The Internet Archive
The Internet Archive is way cool. Full stop. I remember discovering their Wayback Machine early in the century. The Archive is a not-for-profit operation that archives and preserves things — kind of all the things — that appear (or should appear) on the internet, particularly archiving web pages going back to 1995. The Wayback Machine lets you see what pages looked like in the past. It’s also invaluable for referencing web pages in a way that is resistant to link rot. As of this month, there are over one trillion web pages archived in the Wayback Machine. (One trillion seconds is over 31,000 years.)
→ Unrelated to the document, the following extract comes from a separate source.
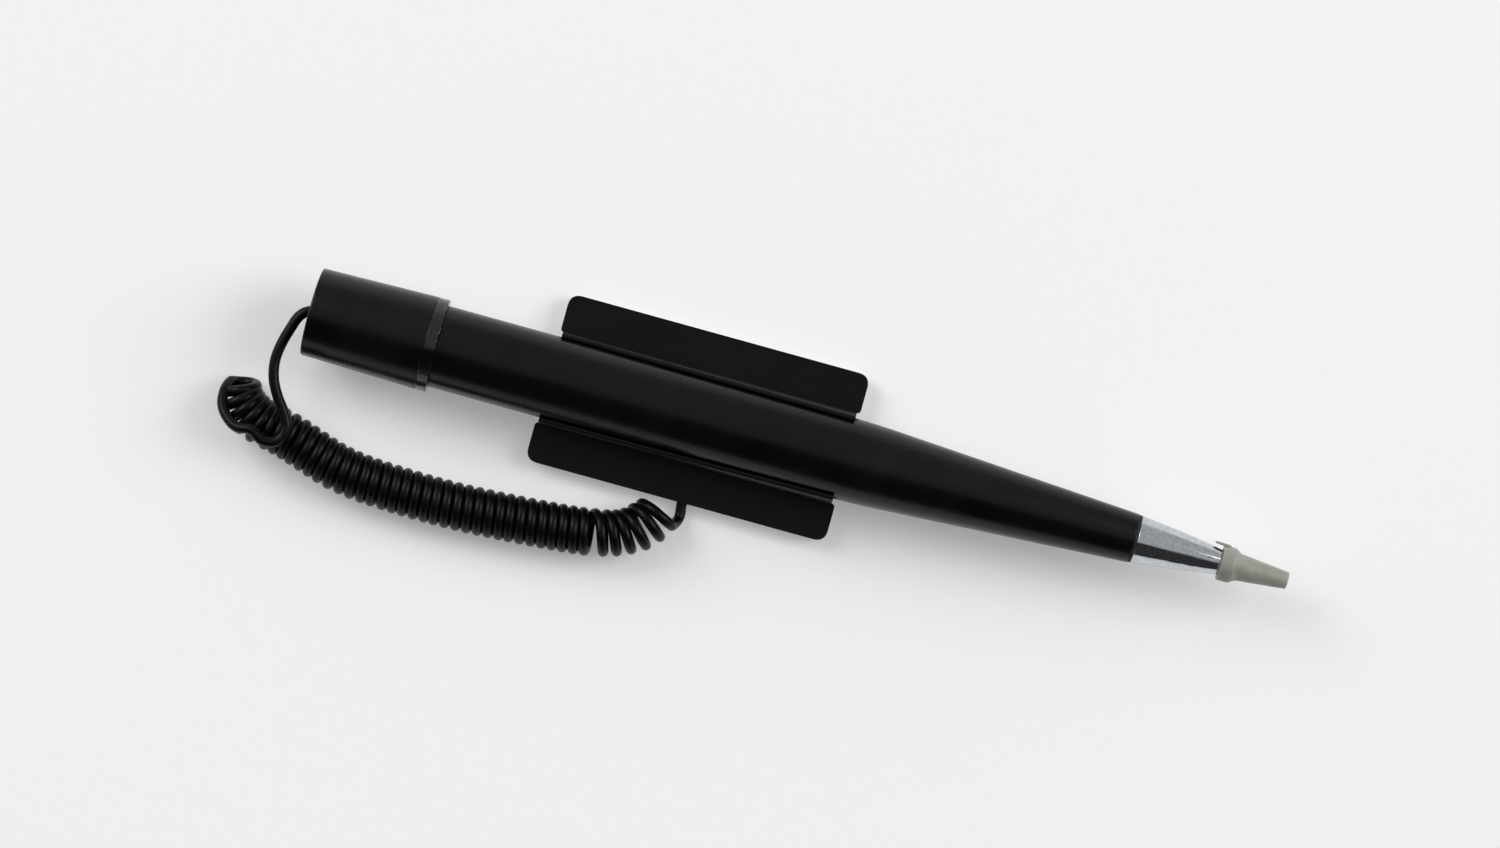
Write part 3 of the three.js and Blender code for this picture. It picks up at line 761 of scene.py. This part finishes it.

The Internet Archive is way cool. Support them if you can.
archiving twoprops.net
I like that web sites get archived. I like that my websites get archived. For my sites, I relied on the Internet Archive’s regular crawling schedule to grab my sites. When I moved to the island and my servers were down for a while, I was a bit frustrated when I needed to refer someone to a previous page I had, and found that it had never been archived. Of course, keeping up with all new and changed web sites is an impossible task.
save page now
I started regularly entering twoprops.net
into the Wayback Machine’s “save page now” feature which, supposedly, will follow all the links on the page and archive those pages as well. However, it fails to archive a lot of pages from twoprops.net
(either a bug or user error) so I started using the Wayback Machine extension for Firefox, and just activating it for pages shortly after I created them.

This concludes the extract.